En cuanto al futuro del libro, dicen los más confiados que no desaparecerá (como no lo hizo la radio cuando irrumpió la televisión, ni ésta cuando se popularizó Internet), pero que será un producto cada vez más minoritario, aunque por el momento el universo editorial crece a ritmo exponencial en muchos países. El escritor italiano y experto en semiótica Umberto Eco, por ejemplo, lanzó su convicción a través del libro “Nadie acabará con los libros”, que publicó junto con Jean-Claude Carrière en 2010. Dos años después, en uno de sus viajes, reemplazó el peso de veinte volúmenes por livianos archivos de iPad. ¿El papel perdió ya el pulso contra la pantalla?
Receptores críticos. La pelota vuelve a estar en el tejado del consumidor, del lector, que debe estar alerta a la carga de contenidos que recibe y a las intenciones que esconde cualquier texto. Porque si bien estamos entrenados para descifrar con éxito el trasfondo de un periódico o un medio de comunicación convencional, en los nuevos formatos somos unos amateurs. Y a través de ellos es precisamente donde ejercemos más tiempo como lectores: en las webs, los mails, los blogs y los chats (los dos mil millones de cibernautas en el mundo –según datos de Internet World Stats– son sensibles a esta embestida virtual). “La inmensa cantidad de cosas que circula por la Red es mucho peor que la falta de información. Demasiada información hace mal”, asegura Eco, para quien “conocer es cortar y seleccionar”. ¿Estamos preparados para realizar el proceso de filtración?

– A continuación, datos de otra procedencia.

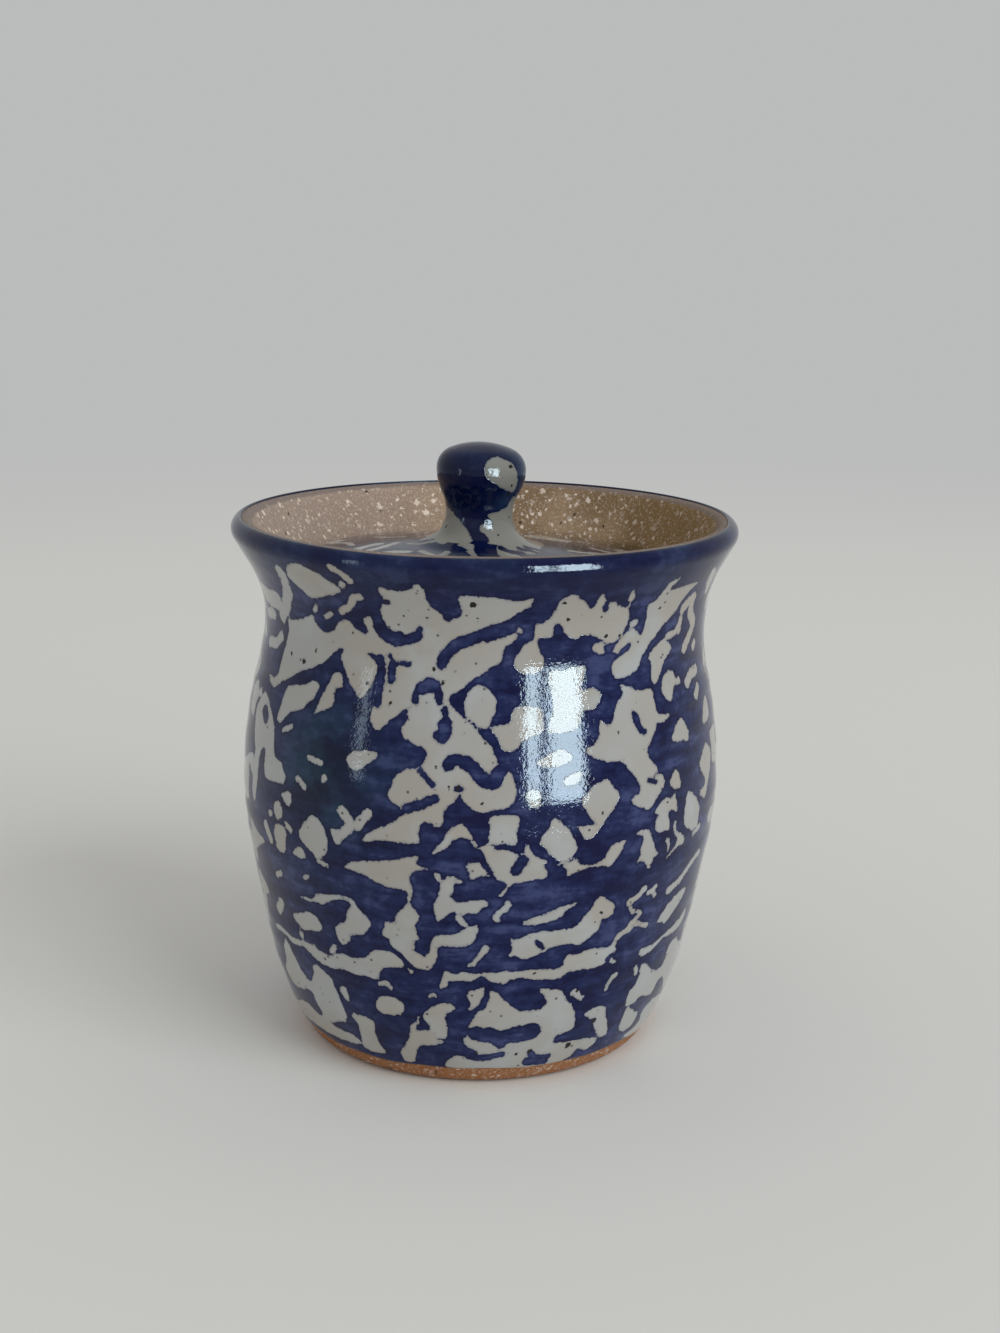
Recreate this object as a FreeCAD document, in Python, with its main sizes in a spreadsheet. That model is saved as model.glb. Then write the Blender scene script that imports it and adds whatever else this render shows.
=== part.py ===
import FreeCAD, Part
import math
import os
import Sketcher

# A wheel-thrown stoneware jar with a flared rim. A flat, slightly domed lid with a ball knob
# drops onto a ledge inside the rim. Millimetres, +Z up, origin at the middle of the foot.

SIZES = [
    ("neck_radius", 48.1, "clay radius at the narrowest part of the neck"),
    ("rim_flare", 6.9, "how far the rim stands out past the neck"),
    ("belly_swell", 4.5, "how far the belly stands out past the neck"),
    ("belly_height", 58.4, "widest part of the belly, above the foot"),
    ("neck_rise", 36.5, "belly up to neck"),
    ("rim_rise", 21.8, "neck up to the top of the rim"),
    ("ledge_rise", 5.1, "neck up to the ledge that the lid sits on"),
    ("lip_round", 2.35, "radius of the rounded lip"),
    ("neck_over_curve", 26.0, "hollow curve of the neck, above its narrowest part"),
    ("neck_under_curve", 44.9, "hollow curve of the neck, below its narrowest part"),
    ("belly_turn", 59.5, "curve just under the belly line"),
    ("belly_turn_drop", 5.4, "height of that curve"),
    ("wall_curve", 166.2, "long curve of the lower wall"),
    ("foot_round", 4.0, "radius where the wall turns under to the foot"),
    ("foot_ring_width", 7.5, "flat ring that the jar stands on"),
    ("foot_recess_depth", 1.2, "dish turned into the underside"),
    ("wall", 4.5, "clay wall"),
    ("floor_thickness", 6.0, "clay floor"),
    ("floor_round", 9.0, "radius inside, where the floor meets the wall"),
    ("seat_wall", 3.2, "clay left round the seat of the lid, at the neck"),
    ("seat_depth", 5.4, "straight wall above the ledge"),
    ("ledge_width", 4.5, "width of the ledge"),
    ("ledge_depth", 3.5, "depth of the ledge at its inner edge"),
    ("glaze", 0.5, "coat of glaze outside and on the lid"),
    ("glaze_line", 4.4, "bare clay below this height"),
    ("liner", 0.4, "coat of glaze inside"),
    ("lid_clearance", 0.6, "gap round the lid in its seat"),
    ("lid_edge", 3.9, "thickness of the lid at its edge"),
    ("lid_edge_round", 0.8, "rounded edge of the lid"),
    ("dome_curve", 186.2, "curve of the lid's domed top"),
    ("knob_neck_radius", 6.9, "narrowest part of the knob"),
    ("knob_neck_rise", 17.5, "its height above the underside of the lid"),
    ("knob_neck_curve", 9.2, "hollow curve from there up towards the head"),
    ("knob_head_radius", 9.3, "widest part of the knob"),
    ("knob_head_rise", 26.9, "its height above the underside of the lid"),
    ("knob_shoulder", 4.3, "radius round the top of the knob"),
    ("knob_top_rise", 32.2, "top of the knob above the underside of the lid"),
]

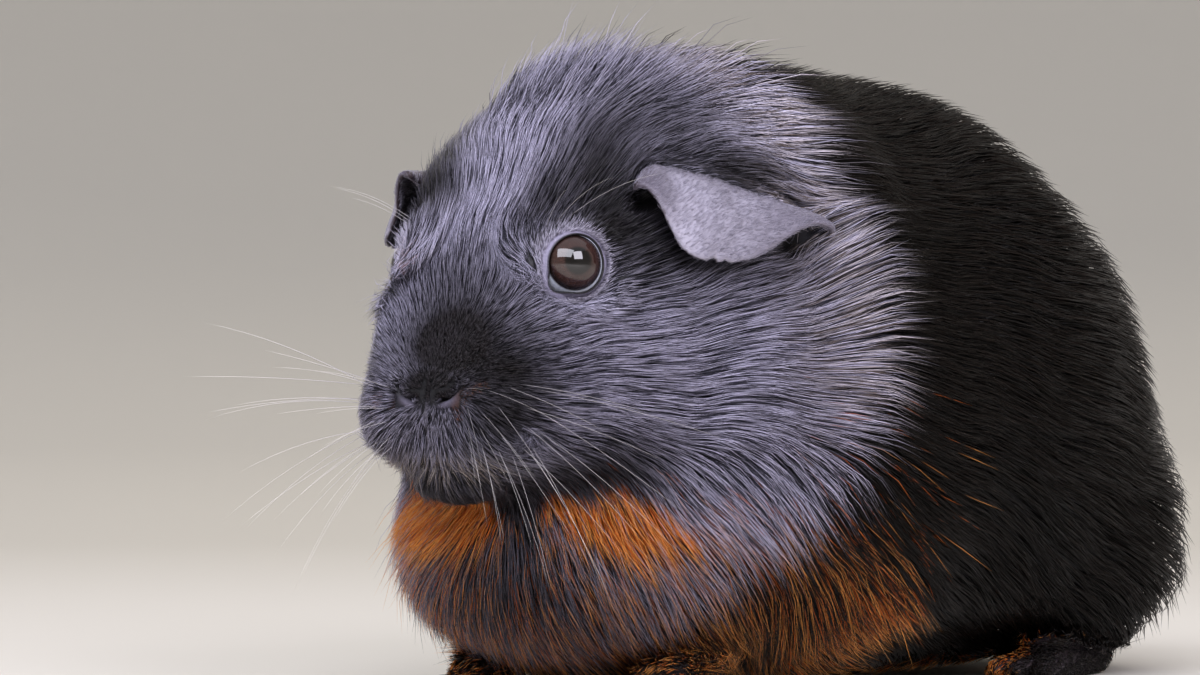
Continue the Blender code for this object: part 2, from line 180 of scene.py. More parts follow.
def curve(knots, at):
    """The smooth curve through the knots that never overshoots them."""
    xs, ys = (np.array(values, float) for values in zip(*knots))
    slopes = np.diff(ys) / np.diff(xs)
    before, after = slopes[:-1], slopes[1:]
    product, total = before * after, before + after
    inner = np.where(product > 0, 2 * product / np.where(total == 0, 1, total), 0)
    tangents = np.concatenate([slopes[:1], inner, slopes[-1:]])
    at = np.clip(at, xs[0], xs[-1])
    index = np.clip(np.searchsorted(xs, at, side="right") - 1, 0, len(xs) - 2)
    width = xs[index + 1] - xs[index]
    t = (at - xs[index]) / width
    return (
        (2 * t**3 - 3 * t**2 + 1) * ys[index]
        + (t**3 - 2 * t**2 + t) * width * tangents[index]
        + (3 * t**2 - 2 * t**3) * ys[index + 1]
        + (t**3 - t**2) * width * tangents[index + 1]
    )


def unit(vectors):
    return vectors / np.maximum(np.linalg.norm(vectors, axis=-1, keepdims=True), 1e-9)


def mirrored(place, side):
    return Vector((side * place[0], place[1], place[2]))


def node_box(name):
    """Lowest and highest corner of a CAD node, in millimetres."""
    return [TO_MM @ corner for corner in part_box(name)]


def glow(points, centre, radii):
    """1 at the centre of an ellipsoid, 0.5 on it, and fading slowly outside."""
    far = (((points - np.array(centre)) / np.array(radii)) ** 2).sum(-1)
    return np.exp(-0.7 * far)


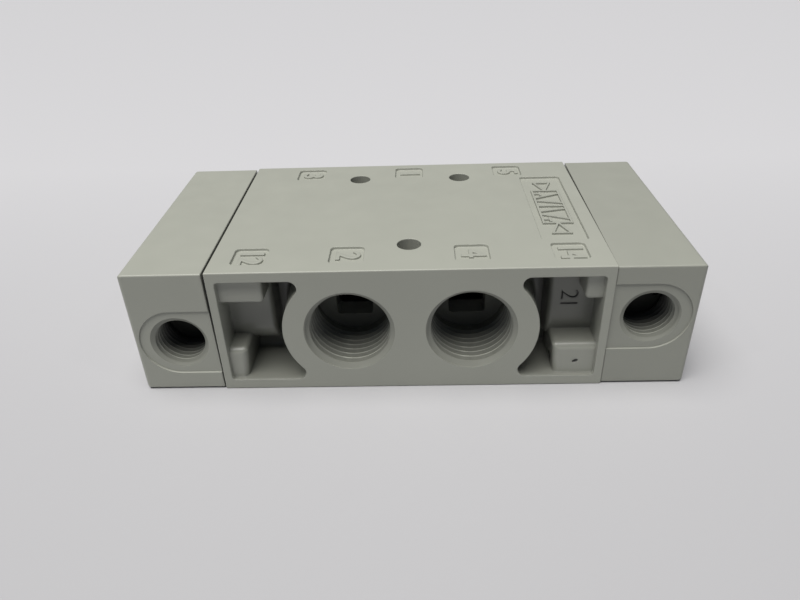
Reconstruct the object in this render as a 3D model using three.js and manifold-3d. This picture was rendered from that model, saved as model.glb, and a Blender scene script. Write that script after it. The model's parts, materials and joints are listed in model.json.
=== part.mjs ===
// Double air-piloted 5/2 spool valve: a die-cast body between two end covers.
// Millimetres, +Z up, +X towards the cover of pilot 14, -Y towards ports 2 and 4.
// The origin is at the middle of the underside.

import * as THREE from "three";
import { mergeVertices } from "three/addons/utils/BufferGeometryUtils.js";
import Module from "manifold-3d";

const wasm = await Module();
wasm.setup();

// Body
const BODY_HALF_LENGTH = 45;
const BODY_HALF_WIDTH = 32;
const BODY_HEIGHT = 32;
const AXIS_Z = BODY_HEIGHT / 2;

// End covers, a little smaller than the body all round
const GASKET = 0.5;
const COVER_INNER_X = BODY_HALF_LENGTH + GASKET;
const COVER_OUTER_X = 64.5;
const COVER_HALF_WIDTH = 31.75;
const COVER_HALF_HEIGHT = 15.7;

// Main ports, G1/2, bored to the thread's minor diameter
const PORT_RADIUS = 9.32;
const PORT_MOUTH_RADIUS = 10.45;
const PORT_MOUTH_DEPTH = 1.13;
const PORT_DEPTH = 16;
const PORT_PITCH = 14;
const FRONT_PORT_STEPS = [-1, 1];
const REAR_PORT_STEPS = [-2, 0, 2];
const CHAMBER_STEPS = [-2, -1, 0, 1, 2];

// Spool bore, its five ring chambers and the cast windows that lead to them
const BORE_RADIUS = 9;
const CHAMBER_RADIUS = 11.5;
const CHAMBER_WIDTH = 9.2;
const WINDOW_HEIGHT = 10.5;
const WINDOW_INNER_Y = 8;

// Pilot ports, G1/4, and the shallow pad that each is sunk in
const PILOT_X = 54;
const PILOT_RISE = 2.6;
const PILOT_RADIUS = 5.72;
const PILOT_MOUTH_RADIUS = 6.8;
const PILOT_MOUTH_DEPTH = 1.08;
const PILOT_DEPTH = 11;
const PAD_DEPTH = 0.35;
const PAD_RADIUS = 8.6;
const PAD_X = 54.6;
const PASSAGE_X = 58.6;
const PASSAGE_RADIUS = 1;

// Through holes for fastening the valve
const MOUNT_HOLE_RADIUS = 2.75;
const MOUNT_HOLES = [[-14, 21.3], [14, 21.3], [0, -19.7]];

// Casting pockets beyond the front ports
const POCKET_OUTER_X = 43.05;
const POCKET_INNER_X = 24.8;
const POCKET_FLOOR_Z = 2.7;
const POCKET_CEILING_Z = 29.5;
const POCKET_DEPTH = 14;
const PORT_BOSS_RADIUS = 15.4;
const PANEL_X = 32.3;
const PANEL_DEPTH = 7.3;
const PANEL_Z = 10;
const POCKET_BOSS_SETBACK = 1.2;
const UPPER_BOSS_Z = 23.2;
const LOWER_BOSS_Z = 10.7;

// Cover screws, M4 x 25, two on a diagonal of each cover
const SCREW_Y = 26;
const SCREW_OFFSET = 11.2;
const SCREW_SEAT_X = 60;
const SCREW_LENGTH = 25;
const SCREW_RADIUS = 1.95;
const SCREW_HEAD_RADIUS = 3.5;
const SCREW_HEAD_HEIGHT = 4;
const HEX_RADIUS = 1.73;
const HEX_DEPTH = 2;
const COUNTERBORE_RADIUS = 3.75;
const CLEARANCE_RADIUS = 2.25;
const TAPPED_RADIUS = 2.1;
const TAPPED_END_X = 34;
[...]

Impulso pedagógico. Preparar analógicamente a los jóvenes es un sinsentido, pues el futuro funcionará en clave de código binario. Por eso, educadores de todo el mundo recomiendan que las PCs entren en las aulas para siempre. Y no sólo para estar más entrenados con su futuro cercano, sino también porque el uso de las TIC en la educación mejora las habilidades en expresión oral, y las competencias vinculadas a la búsqueda, selección y análisis crítico de la información (según un artículo publicado recientemente en la Revista Latinoamericana de Tecnología Educativa). Y es que los maestros, más allá de trasladar contenidos, deberán enseñar a los alumnos cómo evitar ser manipulados y cómo hacer uso de los datos que obtienen (los chicos, aunque sean nativos digitales, no aprenden solos). ¿Podremos dejar de ser marionetas en manos de cualquier mensaje?
El futuro. Daniel Cassany, autor del libro “Tras las líneas: sobre la lectura contemporánea”, afirma que Internet es una auténtica revolución a la hora de transmitir conocimiento porque es “infinitamente” más rápida, barata y eficaz que un libro, y porque presenta características insólitas, como la hipertextualidad (el preciado link) y la interacción directa con el lector. Y éstas, opina Cassany, son sólo las primeras de un fenómeno que recién empieza. Así como la imprenta de Gutenberg esperó siglos para poder materializar las posibilidades técnicas que ofrecía, el camino que trazará la Red en los próximos tiempos es desconocido y los límites, insospechados. ¿Cómo navegaremos en unos años? Ésa es la gran incógnita.